Crime in Montenegro is combated by the Montenegro Police and other agencies.

Crime by type

Murder 

In 2012, Montenegro had a murder rate of 2.7 per 100,000 population. There were a total of 17 murders in Montenegro in 2012.

Organised crime 

The Montenegrin Mafia or Montenegrin Cartel are terms used for the various criminal organizations based in Montenegro or composed of Montenegrins. There are 700 documented organized criminals operating within Montenegro; outside of the country Montenegrin gangs are active throughout Europe-notably Serbia and Slovenia. The gangs tend to specialize in cigarette smuggling, narcotics and arms trafficking.

Human trafficking 

Montenegro is a transit, source, and destination country for men, women, and girls who are subjected to trafficking in persons, specifically conditions of forced prostitution and forced labor.
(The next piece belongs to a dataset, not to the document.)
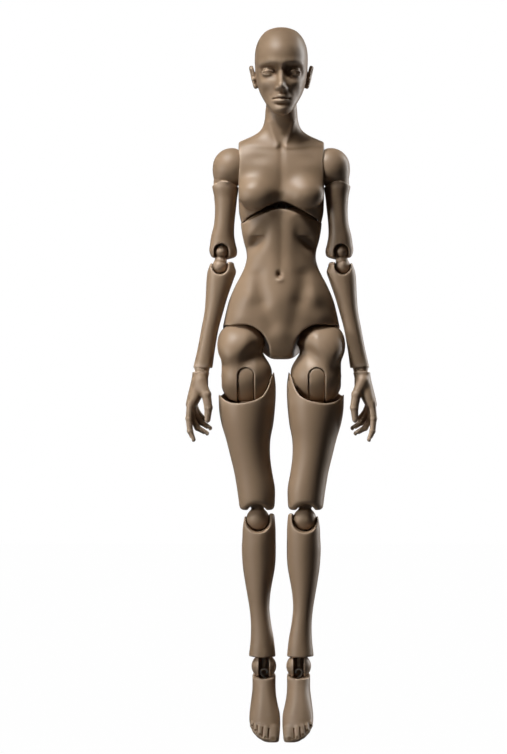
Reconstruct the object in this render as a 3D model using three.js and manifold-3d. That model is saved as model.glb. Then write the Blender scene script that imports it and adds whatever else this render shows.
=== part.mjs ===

Trafficking victims are mostly females from Ukraine, Moldova, Serbia, Albania, and Kosovo, who migrate or are smuggled through the country en route to other destinations and subjected to conditions of forced prostitution in Montenegro. Roma children are coerced into organized street begging in the country.

Corruption 

Corruption is a serious problem in Montenegro. The European Commission finds in its Progress Report 2013 that efficiency in the fight against corruption is constrained by frequent legislative changes and the lax attitude among law enforcement authorities to investigate corruption allegations, especially those involving high-level officials.